Some could argue that the weekly preaching of the Catechism is repetitive, but each series on the Catechism provides a different perspective, and those listening find new ways to apply it to their ever-changing lives. Herman Hoeksema eloquently states this idea in the preface to his commentary on the Heidelberg Catechism, The Triple Knowledge. He says that when the Catechism is faithfully preached, “so that with every new series the preacher enters upon his task with new zeal…neither he nor his congregation ever grow weary of this form of doctrinal preaching, but rather grow in their appreciation of it and, of course, increase in their capacity to receive it” (Hoeksema).
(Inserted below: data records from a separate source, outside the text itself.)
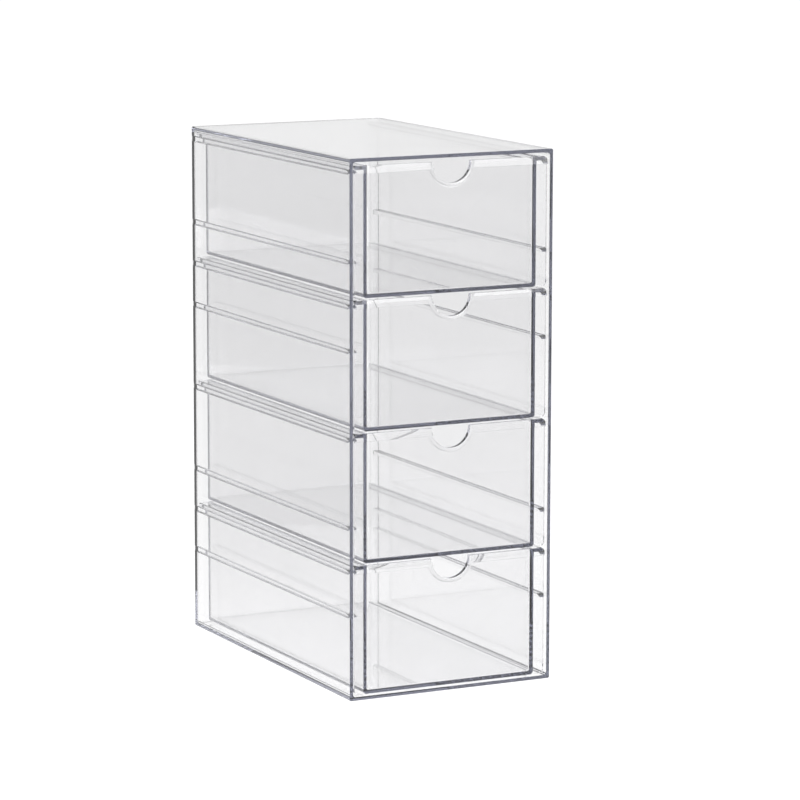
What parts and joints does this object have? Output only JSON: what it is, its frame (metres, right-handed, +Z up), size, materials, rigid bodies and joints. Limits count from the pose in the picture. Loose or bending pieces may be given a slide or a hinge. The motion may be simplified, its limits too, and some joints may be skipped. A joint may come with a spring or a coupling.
{
  "type": "tower of clear make-up drawers",
  "caption": "Tall clear casing, open at the front, with ledges up its inner sides on which open-topped drawers slide, each with side flanges and a half-round finger notch.",
  "frame": {"origin": "centre of the casing's outline, at the level of its underside", "axes": "+Z up, -Y out of the open front where the drawers come out, +X to the right of a person who faces the front"},
  "size_m": [0.127, 0.215, 0.304],
  "materials": {
    "clear_casing": "polished, clear, very slightly violet at its edges",
    "clear_drawer": "polished, clear, very slightly violet at its edges"
  },
  "bodies": {
    "casing": {"casing": "clear_casing"},
    "drawer_1": {"drawer_1": "clear_drawer"},
    "drawer_2": {"drawer_2": "clear_drawer"},
    "drawer_3": {"drawer_3": "clear_drawer"},
    "drawer_4": {"drawer_4": "clear_drawer"}
  },
  "joints": [
    {"name": "drawer_1_slide", "type": "slide", "parent": "casing", "child": "drawer_1", "axis": [0, -1, 0], "range_m": [0, 0.16]},
    {"name": "drawer_2_slide", "type": "slide", "parent": "casing", "child": "drawer_2", "axis": [0, -1, 0], "range_m": [0, 0.16]},
    {"name": "drawer_3_slide", "type": "slide", "parent": "casing", "child": "drawer_3", "axis": [0, -1, 0], "range_m": [0, 0.16]},
    {"name": "drawer_4_slide", "type": "slide", "parent": "casing", "child": "drawer_4", "axis": [0, -1, 0], "range_m": [0, 0.16]}
  ]
}
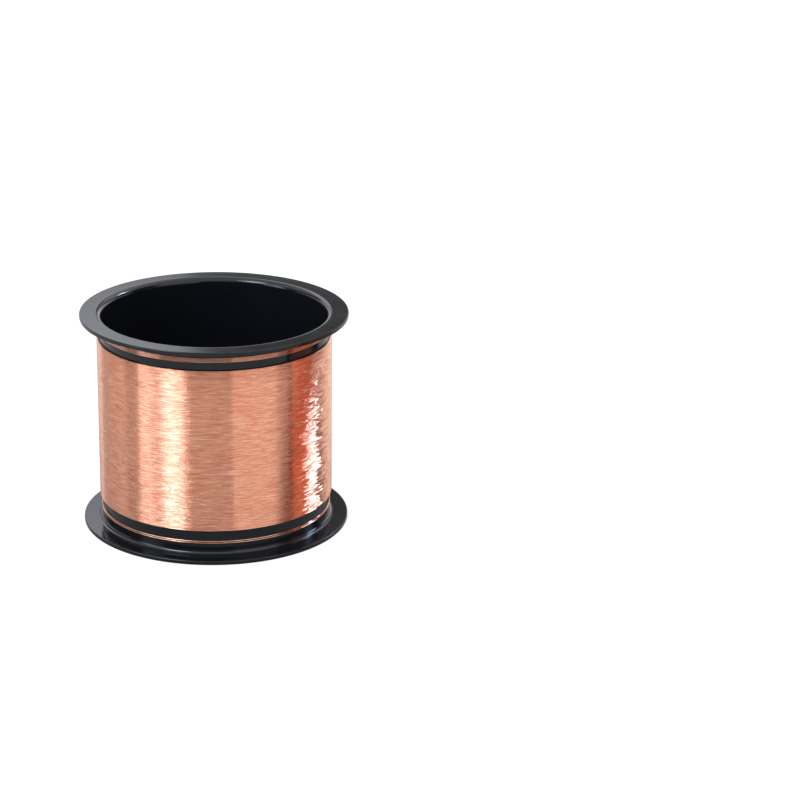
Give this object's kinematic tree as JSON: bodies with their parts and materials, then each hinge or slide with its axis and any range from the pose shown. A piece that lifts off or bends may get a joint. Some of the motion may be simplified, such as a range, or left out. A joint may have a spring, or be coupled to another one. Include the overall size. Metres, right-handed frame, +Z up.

The questions and answers of the Heidelberg Catechism are simple enough for a child to understand, yet deep enough to delve into for a lifetime.
The Heidelberg Catechism is a better guide and tool than any device or gadget this world can provide. Its order provides clarity. Its teachable instruction aids the preservation of doctrine, and its timeless truth and personal perspective lead me to confess my faith from the heart. Amid the turmoil of this life, the Heidelberg Catechism provides practical and personal instruction essential for faith and a godly life. As I go forward to college, the workplace, and the rest of my life, I am thankful that I have the orderly Heidelberg Catechism as my guide.
Hoeksema, Herman. The Triple Knowledge, Vol. 1. Grand Rapids: Reformed Free Publishing Association, 1970. Print.
Smidstra, Justin. “Walking by Faith (2).” 25 June 2013. Young Calvinists. web. 26 June 2013.
The Confessions and the Church Order of the Protestant Reformed Churches. Grandville, MI: Protestant Reformed Churches in America, 2005. Print.